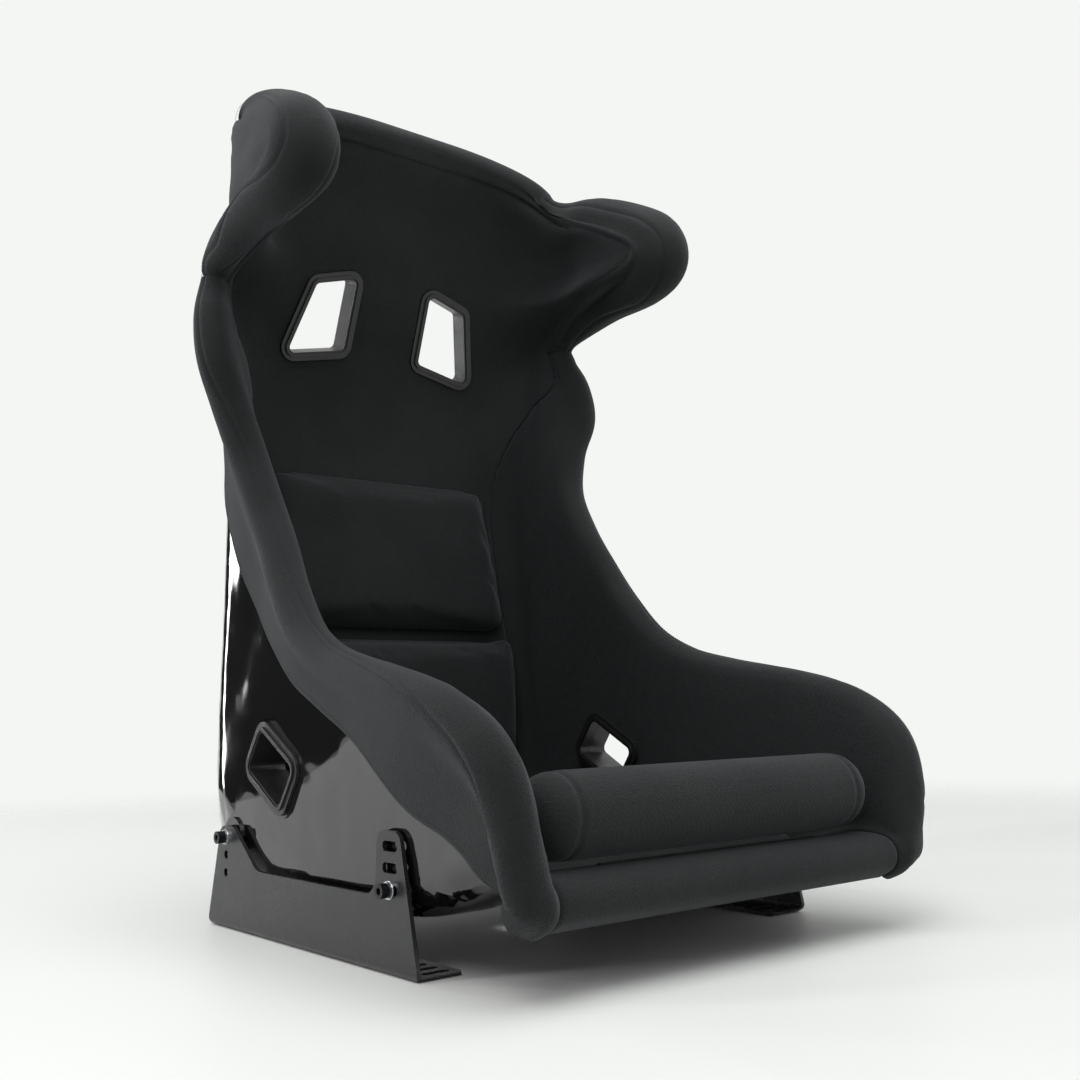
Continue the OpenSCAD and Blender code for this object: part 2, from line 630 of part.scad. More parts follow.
module side_bracket(side) {
  ro = bracket_t + 3;
  inner = plate_x - foot_w;
  bend = concat([for (a = [0 : -15 : -90]) [plate_x - ro + ro * cos(a), ro + ro * sin(a)]],
    [[inner, 0], [inner, bracket_t]],
    [for (a = [-90 : 15 : 0]) [plate_x - ro + 3 * cos(a), ro + 3 * sin(a)]]);
  k = bracket_l / 412;
  color(STEEL) mirror([side < 0 ? 1 : 0, 0, 0]) difference() {
    intersection() {
      union() {
        translate([plate_x - bracket_t, -bracket_l / 2 - 1, ro])
          cube([bracket_t, bracket_l + 2, 140]);
        translate([0, bracket_l / 2 + 1, 0]) rotate([90, 0, 0])
          linear_extrude(bracket_l + 2) polygon(bend);
      }
      translate([inner - 5, 0, 0]) rotate([90, 0, 90]) linear_extrude(foot_w + 10)
        polygon(rounded([for (p = LOBES) [p[0] * k, p[1], p[2]]]));
      translate([0, 0, -1]) linear_extrude(200) polygon(rounded(
        [[inner, -bracket_l / 2, 12], [plate_x + 1, -bracket_l / 2, 0.5],
         [plate_x + 1, bracket_l / 2, 0.5], [inner, bracket_l / 2, 12]]));
    }
    for (i = [0 : 2]) {
      translate([plate_x - 2, BOLT_Y, REAR_BOLT_Z - i * hole_pitch]) rotate([0, 90, 0])
        cylinder(d = hole_d, h = 20, center = true);
      translate([plate_x - 2, -BOLT_Y, FRONT_BOLT_Z + i * hole_pitch])
        rotate([0, 90, 0]) rotate([0, 0, 90]) slot_cut(HEIGHT_SLOT_L, 20);
    }
    for (y = FOOT_SLOT_Y, s = [-1, 1])
      translate([FOOT_SLOT_X, s * y, 2]) slot_cut(FOOT_SLOT_L, 20);
  }
}

module washer(d, hole, t) {
  difference() {
    cylinder(d = d, h = t);
    translate([0, 0, -1]) cylinder(d = hole, h = t + 2);
  }
}

module side_bolts() {
  color(STEEL) for (side = [-1, 1]) at_bolts(side, plate_x + 3.6) difference() {
    union() {
      cylinder(d = 13, h = 8);
      translate([0, 0, -26]) cylinder(d = 8, h = 27);
    }
    translate([0, 0, 3.5]) cylinder(d = 6.93, h = 6, $fn = 6);
  }
}

module spring_washers() {
  color(ZINC) for (side = [-1, 1]) at_bolts(side, plate_x + 1.6) washer(14.8, 8.3, 2);
}

module flat_washers() {
  color(ZINC) for (side = [-1, 1]) at_bolts(side, plate_x) washer(16, 8.3, 1.6);
}

module stand_off_spacers() {
  color(PLASTIC) for (side = [-1, 1]) at_bolts(side, pad_x) washer(18, 8.3, SPACER_T);
}

module threaded_inserts() {
  color(ZINC) for (side = [-1, 1]) at_bolts(side, pad_x) difference() {
    union() {
      translate([0, 0, -14.2]) cylinder(d = 12, h = 14.2);
      translate([0, 0, -14.2]) cylinder(d = 24, h = 2);
    }
    translate([0, 0, -20]) cylinder(d = 8.2, h = 30);
  }
}

seat_shell();
back_cover();
base_cover();
front_lip_cover();
side_bolster(1);  // side_bolster_left
side_bolster(-1);  // side_bolster_right
head_wing_pads();
upper_back_cushion();
lumbar_cushion();
base_cushion();
thigh_roll();
shoulder_bezel(1);  // shoulder_bezel_left
shoulder_bezel(-1);  // shoulder_bezel_right
shoulder_backing_ring(1);  // shoulder_backing_ring_left
shoulder_backing_ring(-1);  // shoulder_backing_ring_right
lap_bezel(1);  // lap_bezel_left
lap_bezel(-1);  // lap_bezel_right
lap_inner_ring(1);  // lap_inner_ring_left
lap_inner_ring(-1);  // lap_inner_ring_right
crotch_bezel();
crotch_backing_ring();
side_bracket(1);  // side_bracket_left
side_bracket(-1);  // side_bracket_right
side_bolts();
spring_washers();
flat_washers();
stand_off_spacers();
threaded_inserts();
upper_hook_strips();
lumbar_hook_strips();
base_hook_strips();
roll_hook_strips();
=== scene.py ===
"""Dresses a fixed-back racing seat with head wings: sewn trim, cushions, shell and stage."""
import math

import bmesh
import bpy
import numpy as np
from mathutils import Matrix, Vector
from mathutils.kdtree import KDTree


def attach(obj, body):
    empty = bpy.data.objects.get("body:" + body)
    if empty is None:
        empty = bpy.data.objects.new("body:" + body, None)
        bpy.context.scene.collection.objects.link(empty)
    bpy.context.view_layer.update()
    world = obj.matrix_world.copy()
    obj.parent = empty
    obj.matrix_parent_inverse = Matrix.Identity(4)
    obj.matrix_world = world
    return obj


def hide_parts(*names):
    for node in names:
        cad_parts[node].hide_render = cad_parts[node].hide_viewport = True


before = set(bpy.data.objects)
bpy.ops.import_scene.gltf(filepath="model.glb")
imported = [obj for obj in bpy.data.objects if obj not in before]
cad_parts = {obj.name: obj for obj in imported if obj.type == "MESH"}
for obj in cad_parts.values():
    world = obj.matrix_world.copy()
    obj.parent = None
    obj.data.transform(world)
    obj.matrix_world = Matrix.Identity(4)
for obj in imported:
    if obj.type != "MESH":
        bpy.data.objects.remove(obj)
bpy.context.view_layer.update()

bl_info = {
    "name": "Racing seat with head wings",
    "version": (1, 0, 0),
    "blender": (4, 5, 0),
    "location": "View3D > Sidebar > Racing seat",
    "description": "Builds the trim, cushions, shell and materials of a fixed-back racing seat",
    "category": "Object",
}

# ---- the seat's surface, in millimetres ----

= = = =

WHAT TO WORK ON: Your answer should be a single number: the count of lines holding the word "imported".

EXPECTED ANSWER: 3